I have to admit I haven’t run for a long time, maybe for years now. I mean really run, like we used to be able to do when we were kids, with big, long strides and arms pumping and hair flowing back. Running used to be easy. Now, it seems like a lot of effort and discomfort.
There was a moment on Resurrection morning when two young men ran. They weren’t actually racing, but one did outrun the other, which tells us that they were trying hard to run as fast as they could. They ran with excitement and the first sparks of newfound joy in their hearts. John ran faster that morning than Peter did, so he reached Jesus’ tomb first and discovered that Mary Magdalene had told them the truth. The tomb was empty, and the grave clothes had been left behind as evidence that Jesus was no longer dead but had risen.
John wrote down this story in his Gospel without identifying himself by name, but rather using a code phrase that he repeated throughout his book. He referred to himself as the disciple Jesus loved. It was that love that gave John strength to run to the empty tomb. He ran as hope washed away the grief of Jesus’ death.
There are only a few reasons why a grown man might run. Aside from exercise, running signifies either great peril or exhilaration. We might run away from danger, or we might run toward a wonderful blessing. When John heard the tomb was empty, he ran with, perhaps, a confused mixture of both. Could it be true? Did Jesus really rise again like He said He would? John ran to find out.
We know the story is true. Jesus did rise again. The tomb was empty with the grave clothes left behind. Jesus died for our sins, and then He rose to new life. It is the defining, essential story of our faith. Jesus’ resur-rection gives us hope for this life and the next.
I hope the good news of the Resurrection fills you with joy and spiritual strength. Your legs may not let you run as fast as they once could, but I hope your heart is drawn toward the Risen Savior with great delight.
I imagine we will run in heaven. Especially when we first arrive. We will run to see Jesus. We will run to find loved ones waiting for us. We will run to behold the beauty of God and the wonders of heaven. We will run with ever-renewing joy and tireless strength.
In the meantime, our hearts run to Jesus with needs and worries. We run to the Savior for forgiveness and grace. We run with the Spirit in worship and prayer. We run to God’s word for wisdom and truth. We run with the strength God provides when we need it most and with the undying hope of resurrection.

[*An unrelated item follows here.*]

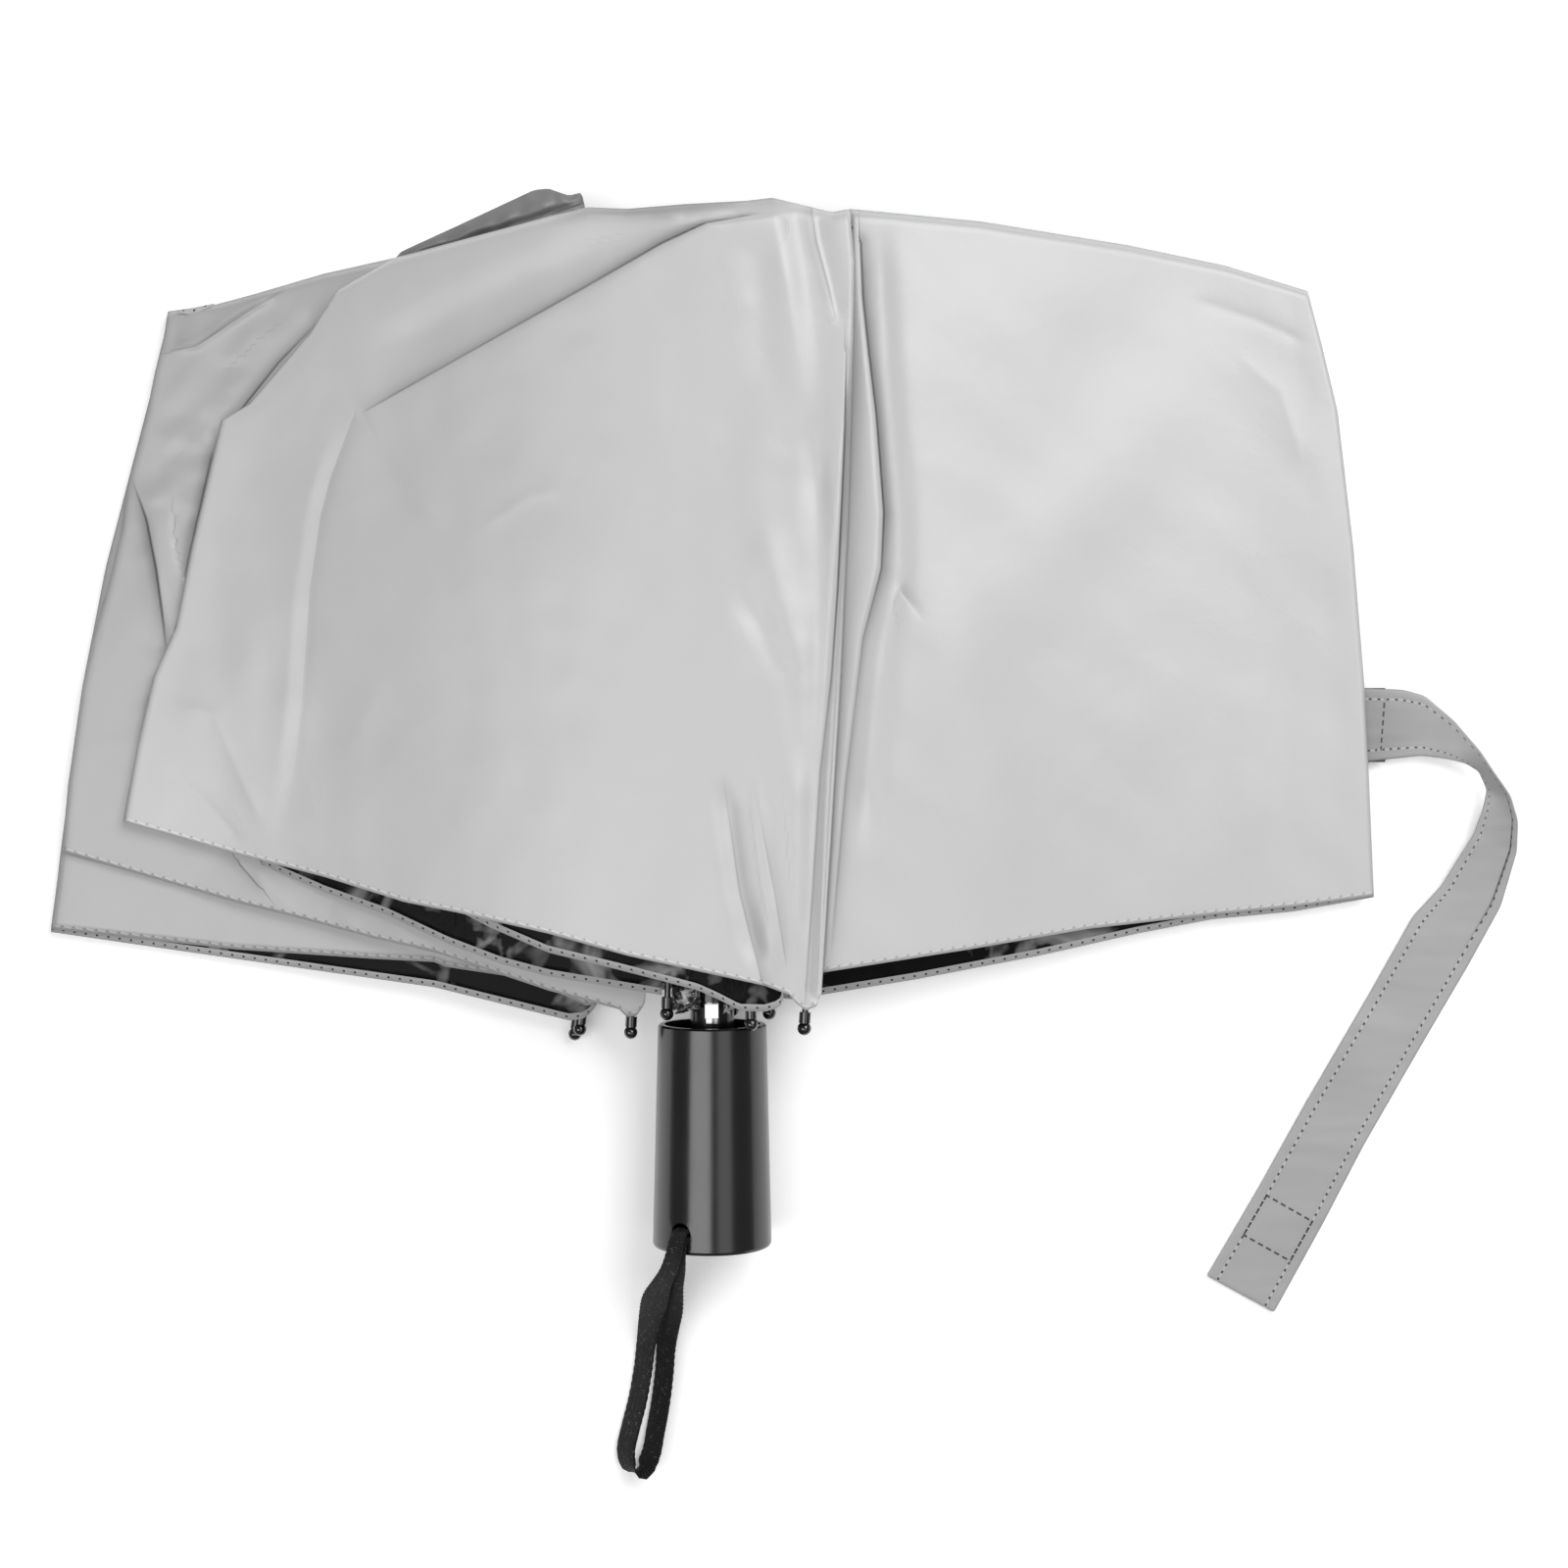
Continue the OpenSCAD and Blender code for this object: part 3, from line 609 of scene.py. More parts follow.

As I do every Holy Week, let me encourage you to read the story of Jesus’ death and resurrection. Sit with him in the garden as He prayed. Follow from a distance as He was led away in chains. Walk slowly be-hind as He carried the cross. Stand at a distance as He died. Wait in darkness while his body was sealed in the tomb. Then, on the third day, run to your Risen Lord and rejoice in the new life He gives you.
May God’s grace fill your heart as we celebrate the Resurrection.